### EXERCISE BRIEF
Please repeat, exactly and with nothing added, the lines running from the line that contains "Write part 2" to the line that contains "(-13.026, -139.239, -134.106)]", both lines included.

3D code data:
──────

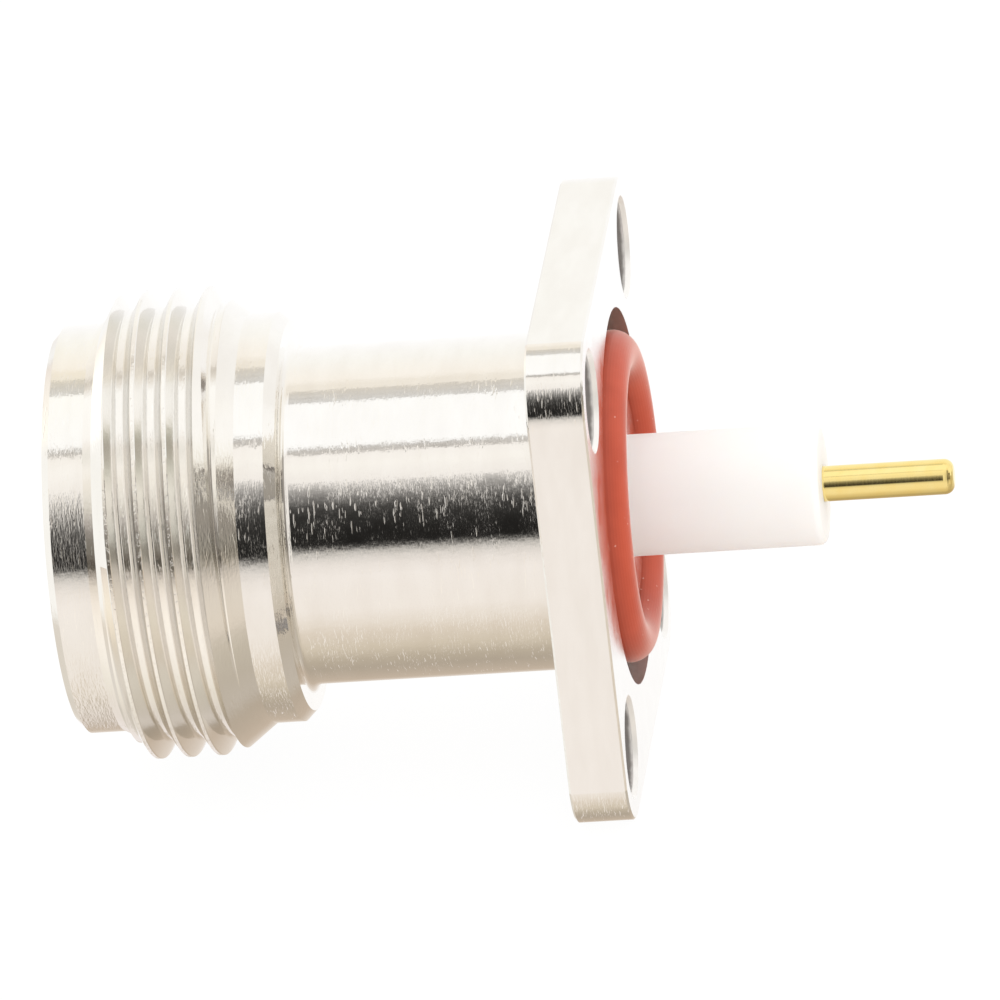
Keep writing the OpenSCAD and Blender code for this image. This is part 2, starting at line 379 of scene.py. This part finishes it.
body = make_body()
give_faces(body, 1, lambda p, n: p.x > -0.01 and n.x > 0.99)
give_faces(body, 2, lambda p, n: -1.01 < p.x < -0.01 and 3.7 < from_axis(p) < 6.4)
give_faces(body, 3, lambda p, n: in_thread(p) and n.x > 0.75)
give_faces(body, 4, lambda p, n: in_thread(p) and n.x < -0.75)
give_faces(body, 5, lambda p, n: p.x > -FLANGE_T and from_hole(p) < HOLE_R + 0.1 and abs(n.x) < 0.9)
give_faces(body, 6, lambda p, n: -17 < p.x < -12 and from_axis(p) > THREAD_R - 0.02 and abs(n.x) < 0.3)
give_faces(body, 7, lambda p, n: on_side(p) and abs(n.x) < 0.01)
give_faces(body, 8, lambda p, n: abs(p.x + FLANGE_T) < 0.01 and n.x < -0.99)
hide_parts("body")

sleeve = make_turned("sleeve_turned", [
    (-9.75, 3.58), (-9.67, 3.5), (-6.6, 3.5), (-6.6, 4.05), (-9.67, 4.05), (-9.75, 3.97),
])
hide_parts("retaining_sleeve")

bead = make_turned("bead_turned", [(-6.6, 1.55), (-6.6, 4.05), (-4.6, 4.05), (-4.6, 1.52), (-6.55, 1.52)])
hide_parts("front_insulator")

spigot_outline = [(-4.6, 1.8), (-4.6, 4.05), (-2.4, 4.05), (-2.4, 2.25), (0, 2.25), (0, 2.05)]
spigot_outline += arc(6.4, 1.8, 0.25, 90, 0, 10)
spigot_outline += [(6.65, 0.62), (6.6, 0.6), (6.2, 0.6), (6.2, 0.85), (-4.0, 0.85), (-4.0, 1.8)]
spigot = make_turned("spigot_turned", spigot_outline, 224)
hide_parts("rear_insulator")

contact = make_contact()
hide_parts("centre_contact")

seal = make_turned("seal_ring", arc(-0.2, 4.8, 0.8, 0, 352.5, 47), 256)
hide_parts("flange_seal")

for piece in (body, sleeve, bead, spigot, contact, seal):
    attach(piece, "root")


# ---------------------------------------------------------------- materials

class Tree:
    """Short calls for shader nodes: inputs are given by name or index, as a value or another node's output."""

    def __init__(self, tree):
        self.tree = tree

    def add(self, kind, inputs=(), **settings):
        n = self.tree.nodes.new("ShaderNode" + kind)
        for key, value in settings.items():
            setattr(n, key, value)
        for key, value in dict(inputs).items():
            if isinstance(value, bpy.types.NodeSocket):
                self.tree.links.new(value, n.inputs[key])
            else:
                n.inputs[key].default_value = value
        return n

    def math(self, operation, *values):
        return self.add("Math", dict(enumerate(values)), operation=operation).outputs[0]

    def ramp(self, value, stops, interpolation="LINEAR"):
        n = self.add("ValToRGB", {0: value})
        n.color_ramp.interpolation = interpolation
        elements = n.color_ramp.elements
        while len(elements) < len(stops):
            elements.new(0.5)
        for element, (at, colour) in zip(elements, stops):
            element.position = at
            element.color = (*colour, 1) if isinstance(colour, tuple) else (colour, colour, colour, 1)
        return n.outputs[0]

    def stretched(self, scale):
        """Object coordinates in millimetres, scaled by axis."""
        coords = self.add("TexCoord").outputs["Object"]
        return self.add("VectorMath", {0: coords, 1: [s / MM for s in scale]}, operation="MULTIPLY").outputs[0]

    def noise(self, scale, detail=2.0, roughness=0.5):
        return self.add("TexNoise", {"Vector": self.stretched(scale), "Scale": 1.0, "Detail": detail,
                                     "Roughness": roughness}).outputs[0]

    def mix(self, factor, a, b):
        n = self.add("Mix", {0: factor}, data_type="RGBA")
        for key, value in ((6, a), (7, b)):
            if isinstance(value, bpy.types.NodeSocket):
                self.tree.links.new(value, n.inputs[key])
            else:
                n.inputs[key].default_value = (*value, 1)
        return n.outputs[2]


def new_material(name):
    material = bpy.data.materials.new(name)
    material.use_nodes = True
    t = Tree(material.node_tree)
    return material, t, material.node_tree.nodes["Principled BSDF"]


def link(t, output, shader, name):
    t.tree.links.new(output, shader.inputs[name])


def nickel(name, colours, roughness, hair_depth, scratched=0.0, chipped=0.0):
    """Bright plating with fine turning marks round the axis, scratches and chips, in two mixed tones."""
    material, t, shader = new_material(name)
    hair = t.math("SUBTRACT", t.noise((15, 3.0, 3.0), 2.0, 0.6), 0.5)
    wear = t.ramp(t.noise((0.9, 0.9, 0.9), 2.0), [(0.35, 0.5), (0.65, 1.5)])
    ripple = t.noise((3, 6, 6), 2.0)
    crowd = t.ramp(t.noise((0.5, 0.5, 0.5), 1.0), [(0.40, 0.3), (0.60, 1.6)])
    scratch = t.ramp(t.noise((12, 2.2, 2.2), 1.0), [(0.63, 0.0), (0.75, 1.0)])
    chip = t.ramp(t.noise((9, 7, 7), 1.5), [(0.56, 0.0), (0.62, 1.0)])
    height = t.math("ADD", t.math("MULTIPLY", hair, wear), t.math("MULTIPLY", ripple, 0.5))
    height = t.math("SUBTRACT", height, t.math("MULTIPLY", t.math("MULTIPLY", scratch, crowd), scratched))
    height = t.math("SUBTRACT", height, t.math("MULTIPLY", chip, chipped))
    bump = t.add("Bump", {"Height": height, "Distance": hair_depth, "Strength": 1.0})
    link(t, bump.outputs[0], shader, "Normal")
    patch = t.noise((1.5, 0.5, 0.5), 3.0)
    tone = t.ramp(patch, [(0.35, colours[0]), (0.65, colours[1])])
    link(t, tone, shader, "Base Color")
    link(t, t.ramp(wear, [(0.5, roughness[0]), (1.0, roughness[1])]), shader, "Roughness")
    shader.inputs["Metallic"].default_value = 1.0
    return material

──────

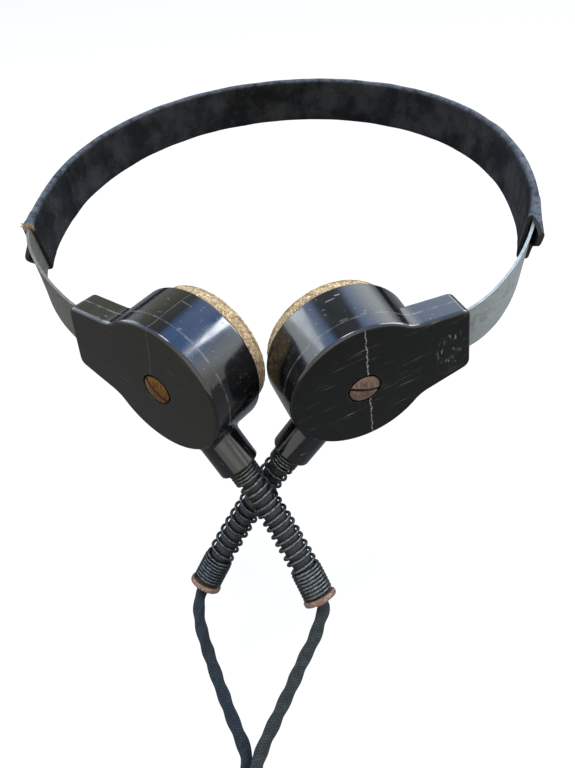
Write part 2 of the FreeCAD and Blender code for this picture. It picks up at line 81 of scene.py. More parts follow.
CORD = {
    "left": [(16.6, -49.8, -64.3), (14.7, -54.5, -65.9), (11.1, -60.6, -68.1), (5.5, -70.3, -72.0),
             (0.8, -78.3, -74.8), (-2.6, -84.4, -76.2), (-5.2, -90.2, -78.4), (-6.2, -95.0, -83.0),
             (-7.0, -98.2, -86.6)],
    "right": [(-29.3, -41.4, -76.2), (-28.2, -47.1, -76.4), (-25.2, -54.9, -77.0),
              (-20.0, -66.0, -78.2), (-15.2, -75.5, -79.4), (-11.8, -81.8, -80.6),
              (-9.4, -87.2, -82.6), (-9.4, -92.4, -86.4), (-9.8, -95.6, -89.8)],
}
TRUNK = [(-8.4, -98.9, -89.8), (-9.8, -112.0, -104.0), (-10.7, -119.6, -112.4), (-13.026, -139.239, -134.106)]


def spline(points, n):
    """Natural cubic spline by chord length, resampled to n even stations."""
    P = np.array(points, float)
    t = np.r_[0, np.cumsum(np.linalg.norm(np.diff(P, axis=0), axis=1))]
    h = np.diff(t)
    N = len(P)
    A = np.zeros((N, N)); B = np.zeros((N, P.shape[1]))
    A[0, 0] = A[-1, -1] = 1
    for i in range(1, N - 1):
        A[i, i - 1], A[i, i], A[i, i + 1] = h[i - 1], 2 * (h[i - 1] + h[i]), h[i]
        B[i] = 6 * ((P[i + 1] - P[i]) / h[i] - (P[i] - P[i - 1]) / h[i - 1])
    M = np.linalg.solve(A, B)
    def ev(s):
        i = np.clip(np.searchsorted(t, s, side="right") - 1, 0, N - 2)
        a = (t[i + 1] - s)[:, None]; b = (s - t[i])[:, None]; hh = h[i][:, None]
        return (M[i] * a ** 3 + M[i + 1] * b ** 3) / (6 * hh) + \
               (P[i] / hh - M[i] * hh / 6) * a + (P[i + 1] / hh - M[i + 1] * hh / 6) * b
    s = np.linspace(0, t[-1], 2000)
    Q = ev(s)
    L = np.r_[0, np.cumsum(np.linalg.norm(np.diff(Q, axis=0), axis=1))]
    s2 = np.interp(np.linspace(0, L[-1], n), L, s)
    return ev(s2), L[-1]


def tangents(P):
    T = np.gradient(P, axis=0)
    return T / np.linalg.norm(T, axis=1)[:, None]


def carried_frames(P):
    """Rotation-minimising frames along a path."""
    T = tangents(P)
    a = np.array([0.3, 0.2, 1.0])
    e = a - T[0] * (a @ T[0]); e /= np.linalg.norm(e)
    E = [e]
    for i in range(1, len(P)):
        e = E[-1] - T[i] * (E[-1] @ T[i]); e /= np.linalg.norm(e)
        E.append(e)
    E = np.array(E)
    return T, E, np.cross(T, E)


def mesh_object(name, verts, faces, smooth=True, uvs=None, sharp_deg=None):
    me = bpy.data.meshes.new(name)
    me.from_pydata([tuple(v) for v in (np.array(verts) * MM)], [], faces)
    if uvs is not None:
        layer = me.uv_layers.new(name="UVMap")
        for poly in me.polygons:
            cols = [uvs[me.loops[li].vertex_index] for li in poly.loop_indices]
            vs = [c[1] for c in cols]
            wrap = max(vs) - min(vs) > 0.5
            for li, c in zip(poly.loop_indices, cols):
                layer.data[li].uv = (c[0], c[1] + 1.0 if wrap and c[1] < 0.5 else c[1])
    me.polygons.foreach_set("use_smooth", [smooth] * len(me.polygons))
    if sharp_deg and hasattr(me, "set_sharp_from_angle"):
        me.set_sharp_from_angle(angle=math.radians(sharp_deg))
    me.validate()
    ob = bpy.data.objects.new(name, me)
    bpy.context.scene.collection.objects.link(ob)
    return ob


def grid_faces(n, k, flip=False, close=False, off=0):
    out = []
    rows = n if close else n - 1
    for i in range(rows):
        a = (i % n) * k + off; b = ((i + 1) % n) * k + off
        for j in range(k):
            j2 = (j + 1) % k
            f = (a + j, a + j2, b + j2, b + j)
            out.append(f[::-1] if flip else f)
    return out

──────

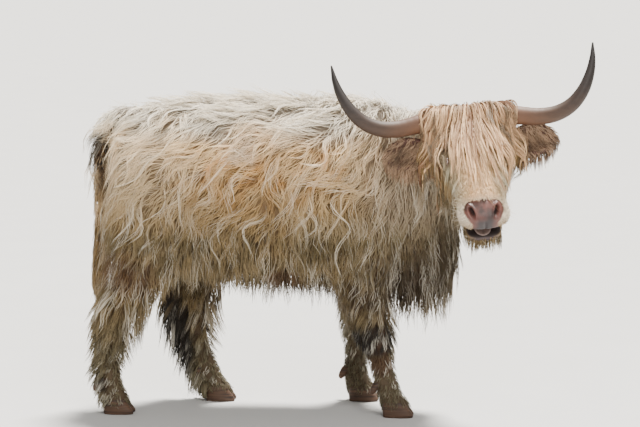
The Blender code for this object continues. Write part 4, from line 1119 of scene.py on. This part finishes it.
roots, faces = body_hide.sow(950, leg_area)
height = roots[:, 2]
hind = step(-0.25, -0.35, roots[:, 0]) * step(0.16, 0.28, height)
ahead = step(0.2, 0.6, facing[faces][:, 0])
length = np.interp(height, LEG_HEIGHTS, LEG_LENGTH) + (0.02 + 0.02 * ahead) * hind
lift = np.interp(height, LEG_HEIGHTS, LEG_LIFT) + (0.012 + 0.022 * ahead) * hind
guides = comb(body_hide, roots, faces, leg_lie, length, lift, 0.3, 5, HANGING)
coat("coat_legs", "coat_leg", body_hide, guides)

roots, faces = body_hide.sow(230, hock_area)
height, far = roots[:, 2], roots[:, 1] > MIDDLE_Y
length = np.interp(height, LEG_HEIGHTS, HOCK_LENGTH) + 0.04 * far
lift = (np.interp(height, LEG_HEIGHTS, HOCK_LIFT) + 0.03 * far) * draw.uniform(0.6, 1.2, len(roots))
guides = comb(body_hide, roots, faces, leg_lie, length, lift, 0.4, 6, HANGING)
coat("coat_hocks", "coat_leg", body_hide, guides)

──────

### EXERCISE SOLUTION
Write part 2 of the FreeCAD and Blender code for this picture. It picks up at line 81 of scene.py. More parts follow.
CORD = {
    "left": [(16.6, -49.8, -64.3), (14.7, -54.5, -65.9), (11.1, -60.6, -68.1), (5.5, -70.3, -72.0),
             (0.8, -78.3, -74.8), (-2.6, -84.4, -76.2), (-5.2, -90.2, -78.4), (-6.2, -95.0, -83.0),
             (-7.0, -98.2, -86.6)],
    "right": [(-29.3, -41.4, -76.2), (-28.2, -47.1, -76.4), (-25.2, -54.9, -77.0),
              (-20.0, -66.0, -78.2), (-15.2, -75.5, -79.4), (-11.8, -81.8, -80.6),
              (-9.4, -87.2, -82.6), (-9.4, -92.4, -86.4), (-9.8, -95.6, -89.8)],
}
TRUNK = [(-8.4, -98.9, -89.8), (-9.8, -112.0, -104.0), (-10.7, -119.6, -112.4), (-13.026, -139.239, -134.106)]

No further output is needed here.